Rows from a dataset:
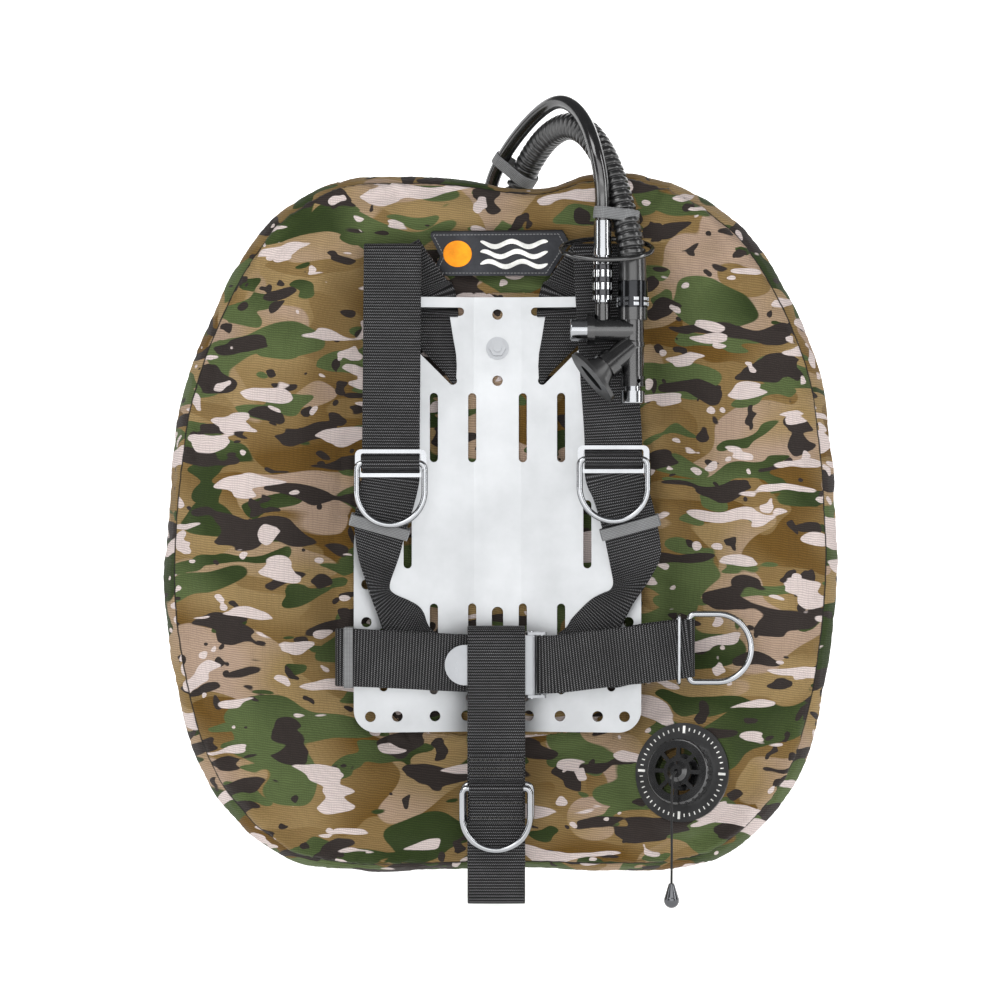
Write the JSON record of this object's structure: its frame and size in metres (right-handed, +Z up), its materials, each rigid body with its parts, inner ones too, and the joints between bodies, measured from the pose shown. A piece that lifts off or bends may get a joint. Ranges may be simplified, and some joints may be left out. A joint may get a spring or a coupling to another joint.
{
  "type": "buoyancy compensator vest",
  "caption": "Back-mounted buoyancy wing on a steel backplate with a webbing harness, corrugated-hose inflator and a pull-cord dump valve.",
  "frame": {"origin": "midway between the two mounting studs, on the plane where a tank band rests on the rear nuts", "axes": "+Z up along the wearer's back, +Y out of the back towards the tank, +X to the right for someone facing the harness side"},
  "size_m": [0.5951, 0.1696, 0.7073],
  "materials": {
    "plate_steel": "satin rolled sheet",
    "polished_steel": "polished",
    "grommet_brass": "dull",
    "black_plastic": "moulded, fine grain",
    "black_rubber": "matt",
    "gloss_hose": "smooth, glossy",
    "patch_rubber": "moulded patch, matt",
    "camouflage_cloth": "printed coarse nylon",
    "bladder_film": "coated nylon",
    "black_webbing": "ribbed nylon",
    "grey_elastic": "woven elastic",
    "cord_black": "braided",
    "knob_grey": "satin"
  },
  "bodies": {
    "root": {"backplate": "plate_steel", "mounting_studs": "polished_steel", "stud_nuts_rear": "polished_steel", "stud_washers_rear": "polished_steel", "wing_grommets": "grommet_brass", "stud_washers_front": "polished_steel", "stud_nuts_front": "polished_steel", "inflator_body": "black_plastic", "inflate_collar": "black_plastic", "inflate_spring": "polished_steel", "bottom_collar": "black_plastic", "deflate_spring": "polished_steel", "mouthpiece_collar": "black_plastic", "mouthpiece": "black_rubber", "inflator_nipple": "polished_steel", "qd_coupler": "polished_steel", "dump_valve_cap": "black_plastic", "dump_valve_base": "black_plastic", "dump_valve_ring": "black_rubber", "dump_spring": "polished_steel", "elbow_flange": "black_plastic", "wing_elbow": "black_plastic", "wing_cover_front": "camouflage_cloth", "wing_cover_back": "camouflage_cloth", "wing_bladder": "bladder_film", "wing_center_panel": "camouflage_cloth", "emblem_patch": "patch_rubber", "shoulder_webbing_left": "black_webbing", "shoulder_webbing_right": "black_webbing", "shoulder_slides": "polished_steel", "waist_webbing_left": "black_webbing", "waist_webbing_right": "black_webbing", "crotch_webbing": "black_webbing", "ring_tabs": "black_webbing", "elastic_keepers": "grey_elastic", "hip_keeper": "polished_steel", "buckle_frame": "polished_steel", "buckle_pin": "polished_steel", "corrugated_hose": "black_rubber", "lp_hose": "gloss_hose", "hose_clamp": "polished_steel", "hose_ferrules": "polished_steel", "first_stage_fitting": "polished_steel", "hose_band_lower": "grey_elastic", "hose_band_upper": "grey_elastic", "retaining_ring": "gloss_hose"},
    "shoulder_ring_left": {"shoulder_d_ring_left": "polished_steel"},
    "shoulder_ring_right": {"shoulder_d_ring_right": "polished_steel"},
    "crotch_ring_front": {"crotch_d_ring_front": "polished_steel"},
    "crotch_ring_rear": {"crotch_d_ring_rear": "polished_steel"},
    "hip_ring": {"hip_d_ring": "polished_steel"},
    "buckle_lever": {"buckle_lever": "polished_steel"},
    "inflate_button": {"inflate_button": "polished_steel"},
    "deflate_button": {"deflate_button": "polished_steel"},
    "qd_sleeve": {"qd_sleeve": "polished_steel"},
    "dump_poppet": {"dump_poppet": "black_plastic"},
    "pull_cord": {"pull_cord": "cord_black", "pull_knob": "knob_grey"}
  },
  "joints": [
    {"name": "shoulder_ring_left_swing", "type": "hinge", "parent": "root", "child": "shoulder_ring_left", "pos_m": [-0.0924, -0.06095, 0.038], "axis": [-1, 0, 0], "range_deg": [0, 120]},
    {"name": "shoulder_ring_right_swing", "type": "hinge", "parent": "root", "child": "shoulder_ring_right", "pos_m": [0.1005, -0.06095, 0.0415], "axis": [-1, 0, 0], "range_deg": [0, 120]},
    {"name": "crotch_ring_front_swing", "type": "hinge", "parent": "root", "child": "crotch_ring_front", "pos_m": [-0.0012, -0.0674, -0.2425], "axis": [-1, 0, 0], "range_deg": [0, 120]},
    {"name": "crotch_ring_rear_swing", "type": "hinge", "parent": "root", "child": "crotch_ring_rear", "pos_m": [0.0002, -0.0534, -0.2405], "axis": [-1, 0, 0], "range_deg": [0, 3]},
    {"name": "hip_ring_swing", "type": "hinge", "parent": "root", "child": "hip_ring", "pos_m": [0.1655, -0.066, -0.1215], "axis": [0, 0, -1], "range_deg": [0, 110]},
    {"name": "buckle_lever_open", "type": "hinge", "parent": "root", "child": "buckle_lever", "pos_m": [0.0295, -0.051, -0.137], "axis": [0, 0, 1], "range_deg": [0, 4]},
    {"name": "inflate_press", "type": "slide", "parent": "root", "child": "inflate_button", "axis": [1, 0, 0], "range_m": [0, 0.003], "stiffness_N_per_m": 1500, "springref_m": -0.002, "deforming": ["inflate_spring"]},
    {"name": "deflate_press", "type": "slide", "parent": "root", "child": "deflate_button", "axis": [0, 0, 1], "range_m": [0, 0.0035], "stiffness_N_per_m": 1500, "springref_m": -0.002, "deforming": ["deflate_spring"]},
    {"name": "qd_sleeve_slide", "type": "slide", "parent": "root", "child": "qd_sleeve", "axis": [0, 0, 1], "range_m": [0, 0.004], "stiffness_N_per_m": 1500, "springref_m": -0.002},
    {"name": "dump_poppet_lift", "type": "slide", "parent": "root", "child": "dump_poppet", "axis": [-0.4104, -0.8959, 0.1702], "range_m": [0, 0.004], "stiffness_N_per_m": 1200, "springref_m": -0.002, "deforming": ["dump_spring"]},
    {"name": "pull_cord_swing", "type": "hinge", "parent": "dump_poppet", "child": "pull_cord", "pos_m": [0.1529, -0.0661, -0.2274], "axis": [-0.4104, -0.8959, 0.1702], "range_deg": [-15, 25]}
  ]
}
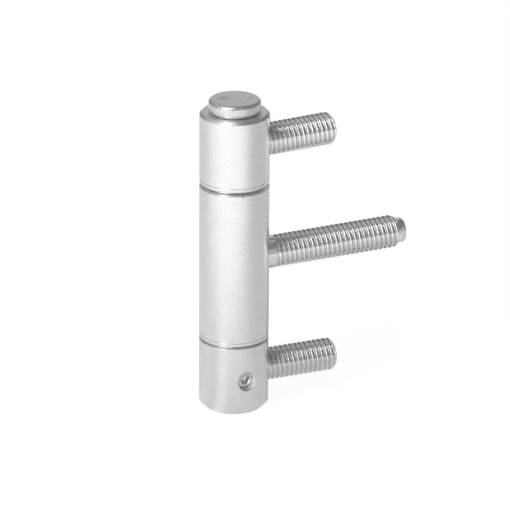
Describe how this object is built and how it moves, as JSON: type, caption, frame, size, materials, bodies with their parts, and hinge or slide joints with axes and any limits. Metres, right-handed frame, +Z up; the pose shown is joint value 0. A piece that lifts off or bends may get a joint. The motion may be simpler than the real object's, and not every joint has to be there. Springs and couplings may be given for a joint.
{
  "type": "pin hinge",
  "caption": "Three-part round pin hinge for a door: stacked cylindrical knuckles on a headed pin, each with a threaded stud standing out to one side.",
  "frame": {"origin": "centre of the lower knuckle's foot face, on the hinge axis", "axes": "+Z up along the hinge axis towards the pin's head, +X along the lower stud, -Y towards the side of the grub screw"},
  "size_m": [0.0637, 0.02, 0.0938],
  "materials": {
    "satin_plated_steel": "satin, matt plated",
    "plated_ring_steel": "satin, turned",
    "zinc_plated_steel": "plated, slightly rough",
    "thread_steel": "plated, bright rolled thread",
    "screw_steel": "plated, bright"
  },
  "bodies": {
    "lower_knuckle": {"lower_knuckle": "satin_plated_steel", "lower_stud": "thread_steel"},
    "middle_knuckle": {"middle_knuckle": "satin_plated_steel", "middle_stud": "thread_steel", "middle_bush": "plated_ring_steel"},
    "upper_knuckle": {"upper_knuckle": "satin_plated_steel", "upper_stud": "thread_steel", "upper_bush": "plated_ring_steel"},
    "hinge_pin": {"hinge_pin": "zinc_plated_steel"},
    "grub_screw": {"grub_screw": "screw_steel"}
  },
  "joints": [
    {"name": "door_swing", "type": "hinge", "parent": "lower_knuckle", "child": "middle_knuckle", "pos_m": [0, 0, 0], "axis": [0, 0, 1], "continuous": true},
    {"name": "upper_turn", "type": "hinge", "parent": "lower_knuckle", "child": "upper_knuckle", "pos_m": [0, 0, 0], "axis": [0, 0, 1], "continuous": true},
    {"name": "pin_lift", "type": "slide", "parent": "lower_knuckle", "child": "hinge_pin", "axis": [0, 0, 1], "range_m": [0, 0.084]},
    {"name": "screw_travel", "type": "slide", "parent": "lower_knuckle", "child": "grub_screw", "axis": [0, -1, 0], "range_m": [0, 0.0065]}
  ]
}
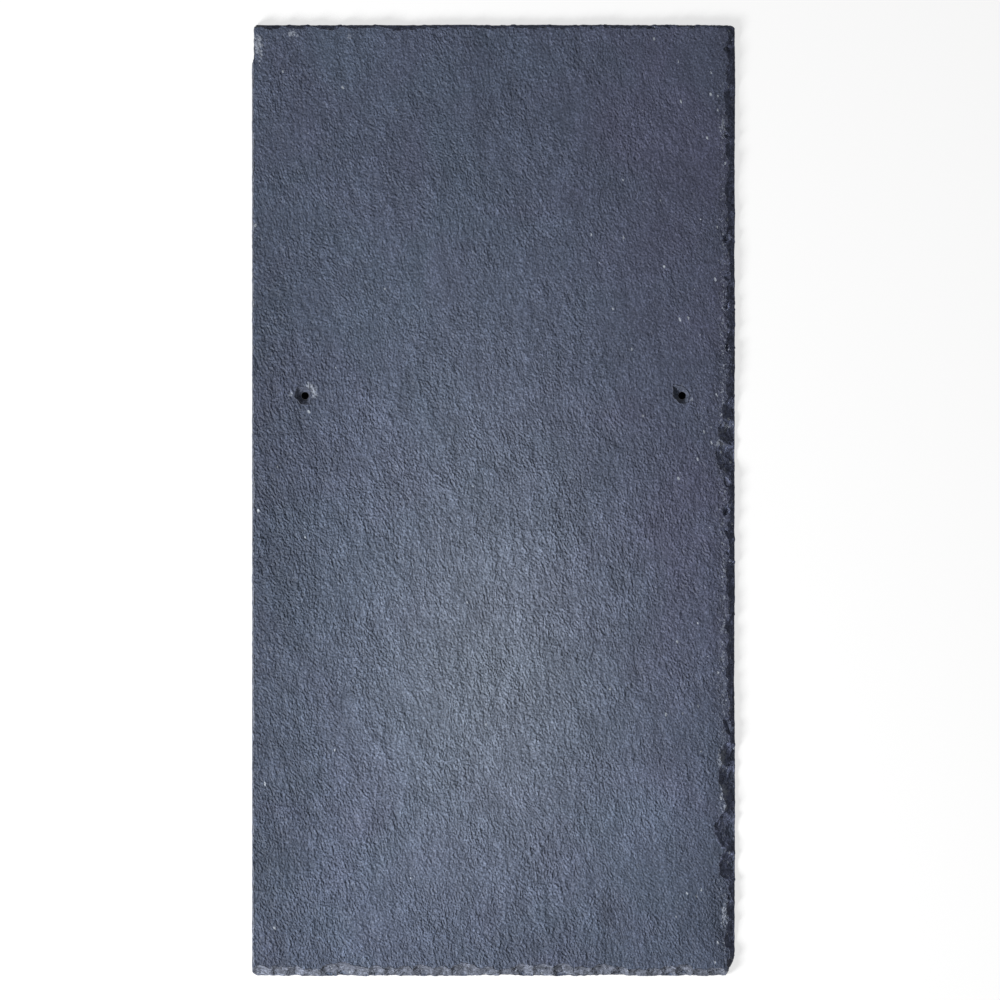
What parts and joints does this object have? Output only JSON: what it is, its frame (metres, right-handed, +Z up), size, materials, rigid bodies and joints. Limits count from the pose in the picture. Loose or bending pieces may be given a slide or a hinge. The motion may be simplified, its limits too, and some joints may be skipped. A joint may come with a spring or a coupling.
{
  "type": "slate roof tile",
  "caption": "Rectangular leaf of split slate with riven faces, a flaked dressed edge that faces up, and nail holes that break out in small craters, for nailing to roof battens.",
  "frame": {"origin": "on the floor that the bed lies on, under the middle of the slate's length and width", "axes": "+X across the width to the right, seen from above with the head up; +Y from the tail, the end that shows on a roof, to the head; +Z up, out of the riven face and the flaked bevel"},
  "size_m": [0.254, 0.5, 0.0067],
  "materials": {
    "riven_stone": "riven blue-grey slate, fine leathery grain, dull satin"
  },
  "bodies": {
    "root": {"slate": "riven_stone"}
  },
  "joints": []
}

» **Set problem**
Which lines include the word "shown"? List them all.

» **Solution to this exercise**
Write the JSON record of this object's structure: its frame and size in metres (right-handed, +Z up), its materials, each rigid body with its parts, inner ones too, and the joints between bodies, measured from the pose shown. A piece that lifts off or bends may get a joint. Ranges may be simplified, and some joints may be left out. A joint may get a spring or a coupling to another joint.
Describe how this object is built and how it moves, as JSON: type, caption, frame, size, materials, bodies with their parts, and hinge or slide joints with axes and any limits. Metres, right-handed frame, +Z up; the pose shown is joint value 0. A piece that lifts off or bends may get a joint. The motion may be simpler than the real object's, and not every joint has to be there. Springs and couplings may be given for a joint.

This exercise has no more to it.